I ended up having 4 3.2 ohm white speakers from sharp gf-8585 parts boxes that I am sending to Kittmaster to help get his gf-1000 up and running - the speakers I have are functional but were badly yellowed and stained. I bleached them and they came out looking pretty nice now, but the black caps do not look good at all. Does anyone know what the process would be and how difficult this process might be to remove the black caps from these speakers and replace them with the chrome caps that are on Kittmaster's original gf-1000 speakers?

kittmaster - 2008-03-27 13:00

Actually wouldn't a brand new sharpie restore the original black color???...... Nod Yes

kittmaster - 2008-03-27 13:01

I could do that here since I have a bunch.....

fatdog - 2008-03-27 13:05

I would think you could just use an X-acto knife to cut the chrome caps off the old, busted woofers and then glue on top of the black ones. Maybe not the best way, but would probably look just as good.

appleknocker - 2008-03-27 14:20

Both are good ideas. the sharpie and the glue over. I had another old sharp white speaker and the black cap peeled off it really easy - So if they all peel off this easy - what type of glue would you use to reglue the chrome caps back on?

kittmaster - 2008-03-27 14:47

There is also another issue, I wouldn't cut them off at all and sharpie them. The chrome caps for the center speakers are LARGER than the outer speakers and I fear that they will not sit right. It would probably just be better to black up the centers and be done with it......

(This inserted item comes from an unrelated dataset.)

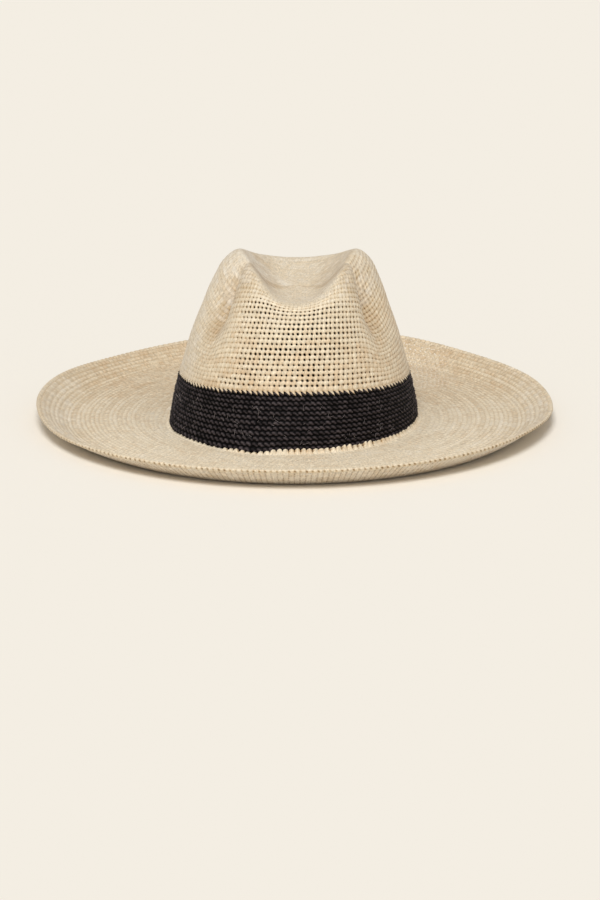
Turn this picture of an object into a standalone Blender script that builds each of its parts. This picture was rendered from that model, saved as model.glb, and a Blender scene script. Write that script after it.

On my sharp there are two different part numbers between the subs and the outer drivers, most likely because of the difference in the cap sizes.

kittmaster - 2008-04-03 18:21

drivers arrived today.....the SO says what a great packing job....A++++++

Put them all in, they appear to work perfect, but the center subs have a huge "hum".....so something else to look for, but they are all working and it sounds really good.

Something else to look at sometime to hunt the humming, and its only from the sub amp. Not sure what it is......

Thanks again appleknocker.....truely grateful!

Chris

appleknocker - 2008-04-03 18:37

Great news! except for the hum - but I have no doubt you will seek and destroy that soon enough!

kittmaster - 2008-04-04 12:31

I found that if I add a "jumper" from the ground from the connector that feeds the top board to the preamps ground on the same board ( one end to the other) that the noise radically drops......not quite zero.....but very very low......comparably......which tells me the board has issues.

If I completly disconnect the input to the amplifiers......all four......its whisper quite......so that means the power supply and amps are all fine......it something in the preamp stages that have issues........damn......

appleknocker - 2008-04-04 14:18

maybe my speakers jinxed it

kittmaster - 2008-04-04 15:05

nope, it was humming with the one remaining busted driver too....I noticed that but dismissed it at the time.......probably just a bad solder connection somewhere.